御前試合

 師匠のお宅での《稽古》句会もはや三回目にして、今回が打ち止め(となるはずである。この後は《本番》試合あるのみ)。ま、連句のほうは諸先輩方より少々上と自負しておりますから、こちらはとくにプレッシャーも感じずにめでたく巻き終えたのですが、タイトルに「御前試合」とあるのは、この日、大先輩と二人して師匠ご夫妻および客三人をもてなす料理担当を仰せつかっていたわけなのである。
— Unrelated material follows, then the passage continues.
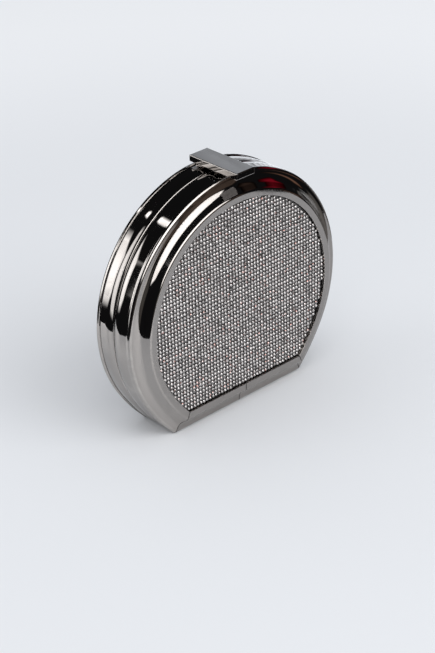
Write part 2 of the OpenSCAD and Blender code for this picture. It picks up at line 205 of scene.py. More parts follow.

 これまでは奥様が手料理をふるまって下さっていた。初回はカレー、ナン、タンドリーチキンのインド風。次は鱧の吸い物に天ぷら、和え物の和食で、いずれも実に旨い。

 たださえプレッシャーがかかっている上に、皆様ご存じのごとく猛暑・多湿の、素晴らしい食中毒日和が続いている。やっと健康を取り戻された師匠に万が一にでもおかしな物を差し上げる訳にはゆかず。

 ということは、生モノはNG、つまりこちらがいっとう得意とする和食は封じられたも同然である。なおかつ汁気の多いものもダメ、貝類はアヤシイ時季なのでダメ(「書物供養」でえらい目にあったことを書きました)、お持ちするときには冷やしておかねばならぬ。そして大先輩の方は肉と手打ちうどんで饗応なさるとか。それとの重複も避けなければならない。とこれでもかとばかりに「しばり」が課せられて、久々に難儀したことであった。ま、結局その条件の中で献立を組むことを楽しんでいたわけなのだが。 

 で、出来上がったのは以下の如し。

○蒸し鮑のサラダ:鮑は酒蒸しして賽の目に。茹でたじゃがいも、チーズ(モッツァレラをしよう)、たて塩した胡瓜、アボガドも鮑と同じ大きさに切る。鮑はライム果汁で、アボカドは白ワインビネガーで下味をつけておく。これをマヨネーズ・山葵・生クリーム・塩胡椒をまぜたソースで和える。ポテトと鮑とチーズの、似てるような異なってるような食感を楽しんでいただく、という趣向。あ、出来上がりにはアーモンドをローストしたあと細かく砕いたものをふりかけます。

○小だこのトマト煮:たっぷりのパセリと、ちょっぴりのローズマリーローリエで風味付け。水煮トマトを投入するまえに、酢(白ワインビネガーと米酢を半々にした)でさっと下煮しておく。もちろん蛸は下ゆでしてある。全体にことこと煮込むのではなく、トマトソースで温める程度にする。

○ムサカ:といいたいが、出来上がりはよく言って「ムサカ風茄子グラタン」というところ。師匠が「でもこれ美味しいよ」と仰って下さったのを励みに、次回はもっと美しい仕上がりと、ぱんちの効いた味付けを目指したい。どうも茄子を揚げたあと、中身をこそげとって、挽肉他と炒めるという手間を省いて、薄切り茄子を焼いただけにしたのがよくなかったように思う。それにしても、ベシャメルソースというのはバターを大量に使うものなんですな。オレガノとバジルは我が家(バルコニー)の菜園から。

○烏賊の木の芽和え:なんだか一つだけ和食で浮いている感じながら、これも菜園出来の山椒を使いたくて仕方なかったのです。木の芽の香りは申し分なかったけれど、この季節白味噌だけだとしつこいかなあと思って赤味噌を少し混ぜてしまったために、色が冴えなくなってしまった。擂った木の芽をオリーヴオイルに混ぜたもので鳥ももをマリネして焼いたほうが良かったのかもしれない。

○自家製さつま揚げ:友人がトビウオのすり身をくれたので、みじん切りにした生姜と葱を混ぜ、味醂・塩で味付けして揚げた。

○漬け物二種類:茗荷を素揚げして甘酢に漬け込んだもの(鮮やかなピンクがうつくしい)と、花丸胡瓜の浅漬け。


 鮑のポテサラは成功だったように思うが、全体に、食べる人が心躍らせるような華がない。盛夏というハンデがあったとはいえ、まだまだ精進しなけりゃ。

 というわけで、我が家でパーティーをなさりたい方、お気軽にお申し込みあれ。